• Data for processing:
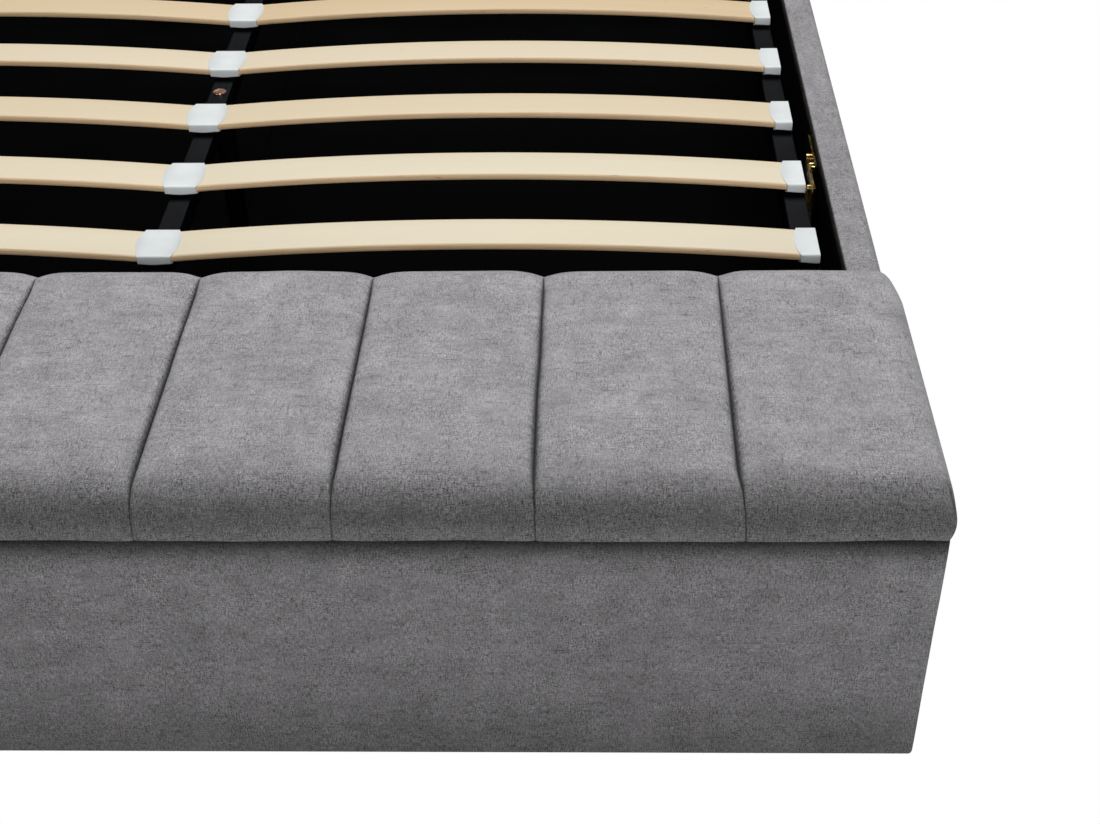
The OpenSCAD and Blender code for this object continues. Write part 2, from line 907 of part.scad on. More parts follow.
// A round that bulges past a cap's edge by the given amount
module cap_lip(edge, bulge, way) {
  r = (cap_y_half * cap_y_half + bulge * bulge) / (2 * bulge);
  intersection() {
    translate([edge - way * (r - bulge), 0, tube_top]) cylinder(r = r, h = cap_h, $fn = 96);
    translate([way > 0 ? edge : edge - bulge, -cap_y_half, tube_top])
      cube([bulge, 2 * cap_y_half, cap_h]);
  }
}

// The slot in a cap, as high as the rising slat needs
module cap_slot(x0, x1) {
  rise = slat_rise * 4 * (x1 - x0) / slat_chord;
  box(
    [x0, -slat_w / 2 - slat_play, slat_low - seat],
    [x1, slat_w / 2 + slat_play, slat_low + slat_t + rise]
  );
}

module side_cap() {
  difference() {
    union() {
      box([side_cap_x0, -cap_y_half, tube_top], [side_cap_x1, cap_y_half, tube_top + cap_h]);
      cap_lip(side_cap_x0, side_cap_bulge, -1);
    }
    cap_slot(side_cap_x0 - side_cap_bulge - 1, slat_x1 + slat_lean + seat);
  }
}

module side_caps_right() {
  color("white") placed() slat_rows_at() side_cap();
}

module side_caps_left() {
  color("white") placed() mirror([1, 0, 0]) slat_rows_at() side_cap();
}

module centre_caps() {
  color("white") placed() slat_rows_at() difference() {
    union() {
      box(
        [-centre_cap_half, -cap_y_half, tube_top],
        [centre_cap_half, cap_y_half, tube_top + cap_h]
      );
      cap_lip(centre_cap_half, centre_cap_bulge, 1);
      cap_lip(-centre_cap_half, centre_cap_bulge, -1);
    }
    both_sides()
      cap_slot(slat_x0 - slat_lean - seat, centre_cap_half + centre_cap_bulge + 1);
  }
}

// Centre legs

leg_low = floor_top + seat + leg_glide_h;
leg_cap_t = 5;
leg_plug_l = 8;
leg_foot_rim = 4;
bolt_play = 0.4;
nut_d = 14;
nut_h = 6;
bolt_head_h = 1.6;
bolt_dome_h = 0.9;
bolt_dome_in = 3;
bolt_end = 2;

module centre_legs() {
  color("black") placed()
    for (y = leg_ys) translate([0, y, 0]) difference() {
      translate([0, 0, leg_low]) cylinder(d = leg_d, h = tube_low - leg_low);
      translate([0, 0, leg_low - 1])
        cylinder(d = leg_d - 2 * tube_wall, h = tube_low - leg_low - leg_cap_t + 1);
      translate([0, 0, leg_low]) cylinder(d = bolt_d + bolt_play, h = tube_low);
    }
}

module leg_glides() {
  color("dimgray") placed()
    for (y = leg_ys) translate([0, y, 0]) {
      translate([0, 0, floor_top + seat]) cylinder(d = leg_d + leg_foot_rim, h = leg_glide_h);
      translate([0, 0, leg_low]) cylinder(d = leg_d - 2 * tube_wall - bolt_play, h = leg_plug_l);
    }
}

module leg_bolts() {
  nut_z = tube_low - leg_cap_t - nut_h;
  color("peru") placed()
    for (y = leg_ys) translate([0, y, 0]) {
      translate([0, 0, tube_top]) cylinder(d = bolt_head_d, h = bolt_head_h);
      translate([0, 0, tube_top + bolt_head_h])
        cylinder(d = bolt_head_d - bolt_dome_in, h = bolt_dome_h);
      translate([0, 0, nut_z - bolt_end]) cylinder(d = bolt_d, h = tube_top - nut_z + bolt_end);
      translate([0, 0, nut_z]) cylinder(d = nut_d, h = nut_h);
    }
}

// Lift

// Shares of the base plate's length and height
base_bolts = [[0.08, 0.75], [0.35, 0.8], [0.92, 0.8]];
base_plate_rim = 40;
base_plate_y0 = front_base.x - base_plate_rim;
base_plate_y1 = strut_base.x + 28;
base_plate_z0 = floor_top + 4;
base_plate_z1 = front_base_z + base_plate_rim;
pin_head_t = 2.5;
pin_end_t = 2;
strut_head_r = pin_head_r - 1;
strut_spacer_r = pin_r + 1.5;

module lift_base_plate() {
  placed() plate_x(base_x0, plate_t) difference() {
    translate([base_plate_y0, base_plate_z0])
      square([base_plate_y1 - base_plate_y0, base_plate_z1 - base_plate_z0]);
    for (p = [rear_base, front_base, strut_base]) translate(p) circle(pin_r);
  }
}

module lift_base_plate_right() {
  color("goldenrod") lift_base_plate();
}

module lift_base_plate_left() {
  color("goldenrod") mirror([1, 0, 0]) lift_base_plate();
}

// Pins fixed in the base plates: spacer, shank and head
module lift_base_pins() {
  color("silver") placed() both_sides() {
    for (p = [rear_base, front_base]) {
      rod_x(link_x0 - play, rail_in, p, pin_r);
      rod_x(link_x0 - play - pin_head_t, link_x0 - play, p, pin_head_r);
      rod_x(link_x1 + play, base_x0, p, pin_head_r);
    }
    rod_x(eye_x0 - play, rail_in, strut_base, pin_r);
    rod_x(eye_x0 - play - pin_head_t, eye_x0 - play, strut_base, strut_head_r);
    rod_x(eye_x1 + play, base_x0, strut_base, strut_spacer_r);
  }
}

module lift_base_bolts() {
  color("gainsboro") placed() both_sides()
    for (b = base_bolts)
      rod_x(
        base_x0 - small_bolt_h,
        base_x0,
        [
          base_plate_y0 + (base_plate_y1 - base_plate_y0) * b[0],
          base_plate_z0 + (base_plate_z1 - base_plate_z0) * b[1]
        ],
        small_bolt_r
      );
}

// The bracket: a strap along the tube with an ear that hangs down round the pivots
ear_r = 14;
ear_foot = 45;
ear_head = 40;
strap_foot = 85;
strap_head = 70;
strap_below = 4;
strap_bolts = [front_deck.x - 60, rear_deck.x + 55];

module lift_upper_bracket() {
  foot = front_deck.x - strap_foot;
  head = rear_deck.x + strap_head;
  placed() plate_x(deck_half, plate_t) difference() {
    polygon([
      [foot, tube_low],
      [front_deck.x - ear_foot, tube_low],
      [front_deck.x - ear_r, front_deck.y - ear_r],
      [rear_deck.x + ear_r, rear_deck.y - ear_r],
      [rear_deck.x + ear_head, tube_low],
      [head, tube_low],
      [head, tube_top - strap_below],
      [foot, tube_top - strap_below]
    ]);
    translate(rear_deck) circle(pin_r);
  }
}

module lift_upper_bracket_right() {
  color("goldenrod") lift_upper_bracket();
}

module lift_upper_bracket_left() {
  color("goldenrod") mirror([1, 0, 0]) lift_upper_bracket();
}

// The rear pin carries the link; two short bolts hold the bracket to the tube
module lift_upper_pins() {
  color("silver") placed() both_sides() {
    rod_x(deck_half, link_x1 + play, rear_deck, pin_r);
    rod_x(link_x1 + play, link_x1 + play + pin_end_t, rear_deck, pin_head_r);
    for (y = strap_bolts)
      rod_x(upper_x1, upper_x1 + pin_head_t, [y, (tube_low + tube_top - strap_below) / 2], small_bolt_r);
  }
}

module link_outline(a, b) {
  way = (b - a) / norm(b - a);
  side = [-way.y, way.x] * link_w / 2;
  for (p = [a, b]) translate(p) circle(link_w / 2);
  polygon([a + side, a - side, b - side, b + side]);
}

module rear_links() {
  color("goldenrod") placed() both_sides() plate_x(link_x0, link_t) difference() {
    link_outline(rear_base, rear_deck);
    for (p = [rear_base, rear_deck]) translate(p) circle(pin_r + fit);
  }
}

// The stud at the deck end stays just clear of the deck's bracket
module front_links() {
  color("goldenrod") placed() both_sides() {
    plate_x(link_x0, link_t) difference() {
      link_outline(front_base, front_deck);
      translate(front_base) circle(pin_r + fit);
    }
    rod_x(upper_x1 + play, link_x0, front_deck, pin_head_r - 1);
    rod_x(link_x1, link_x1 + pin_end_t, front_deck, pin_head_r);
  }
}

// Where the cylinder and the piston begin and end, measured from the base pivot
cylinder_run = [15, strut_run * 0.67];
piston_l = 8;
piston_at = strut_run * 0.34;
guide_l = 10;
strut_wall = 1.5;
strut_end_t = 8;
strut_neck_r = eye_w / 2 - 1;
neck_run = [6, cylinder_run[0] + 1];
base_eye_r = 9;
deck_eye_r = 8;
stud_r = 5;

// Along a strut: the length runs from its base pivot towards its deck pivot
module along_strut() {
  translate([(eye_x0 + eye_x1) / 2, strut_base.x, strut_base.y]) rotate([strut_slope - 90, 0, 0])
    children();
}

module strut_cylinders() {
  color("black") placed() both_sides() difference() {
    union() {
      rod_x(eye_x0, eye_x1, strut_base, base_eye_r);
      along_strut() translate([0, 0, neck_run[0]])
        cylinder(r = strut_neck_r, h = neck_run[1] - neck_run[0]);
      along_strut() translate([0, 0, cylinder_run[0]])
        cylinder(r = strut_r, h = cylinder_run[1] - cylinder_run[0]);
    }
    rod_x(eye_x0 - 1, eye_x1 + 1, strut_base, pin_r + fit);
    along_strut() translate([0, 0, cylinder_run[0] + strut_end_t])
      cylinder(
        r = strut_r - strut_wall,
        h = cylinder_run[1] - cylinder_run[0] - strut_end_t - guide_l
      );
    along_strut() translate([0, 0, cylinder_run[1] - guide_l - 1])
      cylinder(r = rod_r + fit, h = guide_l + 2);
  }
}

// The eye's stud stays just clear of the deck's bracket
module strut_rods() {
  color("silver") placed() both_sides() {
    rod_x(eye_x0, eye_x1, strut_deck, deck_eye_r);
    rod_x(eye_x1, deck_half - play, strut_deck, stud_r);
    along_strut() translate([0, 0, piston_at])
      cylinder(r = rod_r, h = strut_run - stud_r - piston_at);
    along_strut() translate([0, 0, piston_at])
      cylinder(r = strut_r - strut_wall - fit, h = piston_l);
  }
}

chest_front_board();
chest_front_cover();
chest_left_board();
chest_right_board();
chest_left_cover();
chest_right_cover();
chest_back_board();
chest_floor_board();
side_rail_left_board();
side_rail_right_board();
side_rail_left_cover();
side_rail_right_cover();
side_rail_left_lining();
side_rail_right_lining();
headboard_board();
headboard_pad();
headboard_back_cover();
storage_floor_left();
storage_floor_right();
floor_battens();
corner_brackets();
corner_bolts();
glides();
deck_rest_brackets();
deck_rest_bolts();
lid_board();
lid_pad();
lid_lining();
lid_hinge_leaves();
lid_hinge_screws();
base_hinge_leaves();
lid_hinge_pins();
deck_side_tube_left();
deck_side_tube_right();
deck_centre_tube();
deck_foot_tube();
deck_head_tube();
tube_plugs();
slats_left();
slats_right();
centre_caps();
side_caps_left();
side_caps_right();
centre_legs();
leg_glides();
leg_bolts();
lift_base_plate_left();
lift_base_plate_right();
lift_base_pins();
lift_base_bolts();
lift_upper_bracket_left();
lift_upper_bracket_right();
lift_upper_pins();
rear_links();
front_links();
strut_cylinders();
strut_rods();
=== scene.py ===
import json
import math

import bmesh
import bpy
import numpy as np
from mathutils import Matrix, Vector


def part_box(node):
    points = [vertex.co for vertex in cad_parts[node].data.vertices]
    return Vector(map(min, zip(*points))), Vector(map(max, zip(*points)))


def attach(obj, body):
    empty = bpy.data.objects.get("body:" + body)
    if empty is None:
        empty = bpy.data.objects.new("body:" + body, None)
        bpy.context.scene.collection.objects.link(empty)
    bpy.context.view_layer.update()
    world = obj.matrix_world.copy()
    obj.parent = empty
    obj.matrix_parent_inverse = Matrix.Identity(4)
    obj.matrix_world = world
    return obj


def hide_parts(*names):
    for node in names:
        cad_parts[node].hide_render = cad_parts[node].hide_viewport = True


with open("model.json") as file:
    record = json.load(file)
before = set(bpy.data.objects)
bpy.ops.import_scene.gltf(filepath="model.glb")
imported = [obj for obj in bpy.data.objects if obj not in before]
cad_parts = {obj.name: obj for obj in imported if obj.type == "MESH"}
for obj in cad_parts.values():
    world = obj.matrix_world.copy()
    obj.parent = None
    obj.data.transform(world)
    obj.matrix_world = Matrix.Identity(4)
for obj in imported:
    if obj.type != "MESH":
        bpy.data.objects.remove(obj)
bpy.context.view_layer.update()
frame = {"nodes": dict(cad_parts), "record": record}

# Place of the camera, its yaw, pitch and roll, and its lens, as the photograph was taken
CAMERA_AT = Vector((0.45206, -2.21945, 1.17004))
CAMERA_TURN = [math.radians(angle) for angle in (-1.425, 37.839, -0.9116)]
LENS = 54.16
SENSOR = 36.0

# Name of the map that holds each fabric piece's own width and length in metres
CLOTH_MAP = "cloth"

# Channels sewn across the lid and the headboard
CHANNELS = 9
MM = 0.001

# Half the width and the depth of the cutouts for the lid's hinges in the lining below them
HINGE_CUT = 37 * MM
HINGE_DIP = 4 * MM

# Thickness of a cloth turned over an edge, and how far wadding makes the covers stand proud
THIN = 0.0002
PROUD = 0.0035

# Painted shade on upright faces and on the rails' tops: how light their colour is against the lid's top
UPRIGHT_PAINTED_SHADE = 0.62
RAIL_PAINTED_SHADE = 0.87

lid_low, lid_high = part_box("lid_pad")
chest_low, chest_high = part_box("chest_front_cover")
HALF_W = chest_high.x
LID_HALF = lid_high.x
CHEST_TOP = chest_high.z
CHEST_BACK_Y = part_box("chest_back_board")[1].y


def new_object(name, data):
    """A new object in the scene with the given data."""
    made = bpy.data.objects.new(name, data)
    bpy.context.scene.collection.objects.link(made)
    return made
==
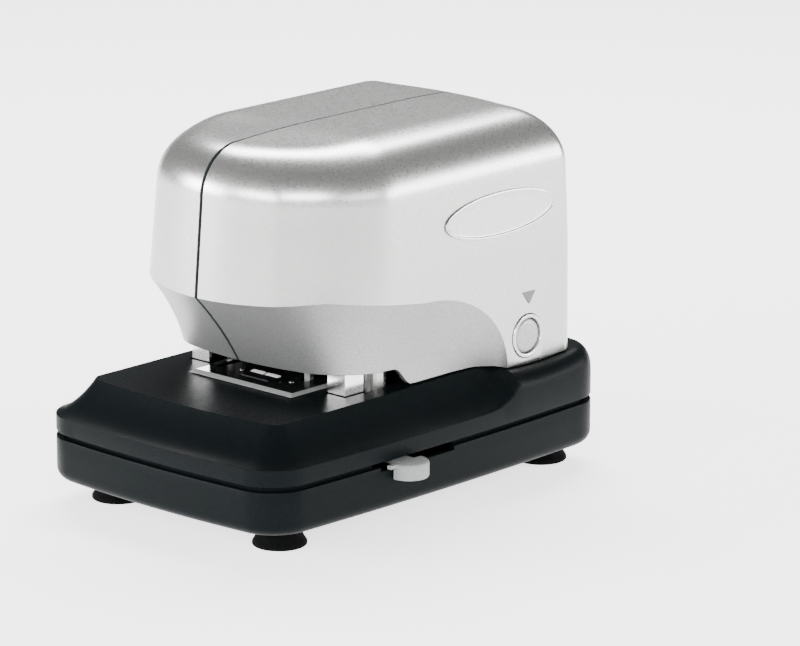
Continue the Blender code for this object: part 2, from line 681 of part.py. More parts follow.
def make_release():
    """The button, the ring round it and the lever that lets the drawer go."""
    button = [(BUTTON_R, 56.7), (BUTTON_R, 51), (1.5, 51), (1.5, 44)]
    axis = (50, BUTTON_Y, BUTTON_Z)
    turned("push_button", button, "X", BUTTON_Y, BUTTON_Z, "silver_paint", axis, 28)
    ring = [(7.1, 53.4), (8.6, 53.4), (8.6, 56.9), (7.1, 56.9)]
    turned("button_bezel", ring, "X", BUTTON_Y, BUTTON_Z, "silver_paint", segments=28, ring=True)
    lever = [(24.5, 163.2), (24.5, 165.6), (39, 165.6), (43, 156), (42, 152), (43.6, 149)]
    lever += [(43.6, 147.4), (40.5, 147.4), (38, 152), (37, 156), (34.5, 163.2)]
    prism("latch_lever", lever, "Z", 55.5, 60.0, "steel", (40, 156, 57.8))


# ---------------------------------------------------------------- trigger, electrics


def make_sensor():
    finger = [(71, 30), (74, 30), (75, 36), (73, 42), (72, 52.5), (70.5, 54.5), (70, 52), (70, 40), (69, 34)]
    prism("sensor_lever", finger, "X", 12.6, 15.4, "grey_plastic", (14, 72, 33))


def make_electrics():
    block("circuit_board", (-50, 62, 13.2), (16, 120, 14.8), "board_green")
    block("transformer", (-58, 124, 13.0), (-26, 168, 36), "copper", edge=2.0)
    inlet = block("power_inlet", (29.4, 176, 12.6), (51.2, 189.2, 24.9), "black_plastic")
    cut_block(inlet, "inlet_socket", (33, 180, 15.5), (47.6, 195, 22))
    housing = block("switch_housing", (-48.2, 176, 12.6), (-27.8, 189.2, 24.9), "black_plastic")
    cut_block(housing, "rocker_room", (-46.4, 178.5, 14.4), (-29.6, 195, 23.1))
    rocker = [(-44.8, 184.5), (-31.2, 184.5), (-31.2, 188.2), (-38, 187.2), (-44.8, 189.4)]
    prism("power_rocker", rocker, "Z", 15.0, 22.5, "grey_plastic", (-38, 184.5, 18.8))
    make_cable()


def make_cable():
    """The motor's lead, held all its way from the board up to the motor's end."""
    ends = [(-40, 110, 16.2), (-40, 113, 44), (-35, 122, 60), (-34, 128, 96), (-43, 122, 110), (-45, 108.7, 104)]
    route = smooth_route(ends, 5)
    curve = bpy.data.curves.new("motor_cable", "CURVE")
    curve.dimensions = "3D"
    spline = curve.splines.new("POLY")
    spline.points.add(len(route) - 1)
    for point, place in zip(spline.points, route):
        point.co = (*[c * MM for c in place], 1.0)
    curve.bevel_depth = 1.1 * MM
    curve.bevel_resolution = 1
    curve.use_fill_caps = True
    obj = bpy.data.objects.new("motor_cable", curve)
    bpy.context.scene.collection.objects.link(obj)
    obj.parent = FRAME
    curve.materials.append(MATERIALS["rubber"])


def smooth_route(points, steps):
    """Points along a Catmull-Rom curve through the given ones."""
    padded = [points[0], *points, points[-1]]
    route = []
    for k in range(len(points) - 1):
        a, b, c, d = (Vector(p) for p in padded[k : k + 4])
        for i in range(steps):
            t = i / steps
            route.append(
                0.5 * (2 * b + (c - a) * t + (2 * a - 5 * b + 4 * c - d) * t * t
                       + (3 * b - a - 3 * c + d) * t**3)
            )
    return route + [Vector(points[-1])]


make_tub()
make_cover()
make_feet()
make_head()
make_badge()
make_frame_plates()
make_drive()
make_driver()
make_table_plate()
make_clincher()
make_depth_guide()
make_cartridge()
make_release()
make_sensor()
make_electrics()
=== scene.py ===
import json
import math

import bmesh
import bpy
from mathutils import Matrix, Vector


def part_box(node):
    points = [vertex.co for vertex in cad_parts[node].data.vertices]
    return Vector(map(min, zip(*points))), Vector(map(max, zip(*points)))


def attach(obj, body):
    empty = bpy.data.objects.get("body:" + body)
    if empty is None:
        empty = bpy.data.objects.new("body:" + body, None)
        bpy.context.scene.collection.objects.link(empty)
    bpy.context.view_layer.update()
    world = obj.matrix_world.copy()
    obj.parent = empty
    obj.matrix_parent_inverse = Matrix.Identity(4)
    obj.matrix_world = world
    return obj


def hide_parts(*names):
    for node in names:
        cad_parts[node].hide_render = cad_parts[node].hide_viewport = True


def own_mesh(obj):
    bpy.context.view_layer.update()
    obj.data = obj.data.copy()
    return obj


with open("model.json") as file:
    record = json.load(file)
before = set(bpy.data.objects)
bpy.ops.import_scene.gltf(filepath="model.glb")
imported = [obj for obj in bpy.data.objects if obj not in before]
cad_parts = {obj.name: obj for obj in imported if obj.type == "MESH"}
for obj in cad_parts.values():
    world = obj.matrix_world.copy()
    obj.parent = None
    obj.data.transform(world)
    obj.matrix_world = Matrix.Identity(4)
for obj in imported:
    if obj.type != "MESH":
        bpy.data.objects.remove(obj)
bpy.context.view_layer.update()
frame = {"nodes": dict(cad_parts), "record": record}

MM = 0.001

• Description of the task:
Show every line of the listing in which the string "with" can be found.

• Answer to this task:
// The bracket: a strap along the tube with an ear that hangs down round the pivots
with open("model.json") as file:
    """A new object in the scene with the given data."""
with open("model.json") as file:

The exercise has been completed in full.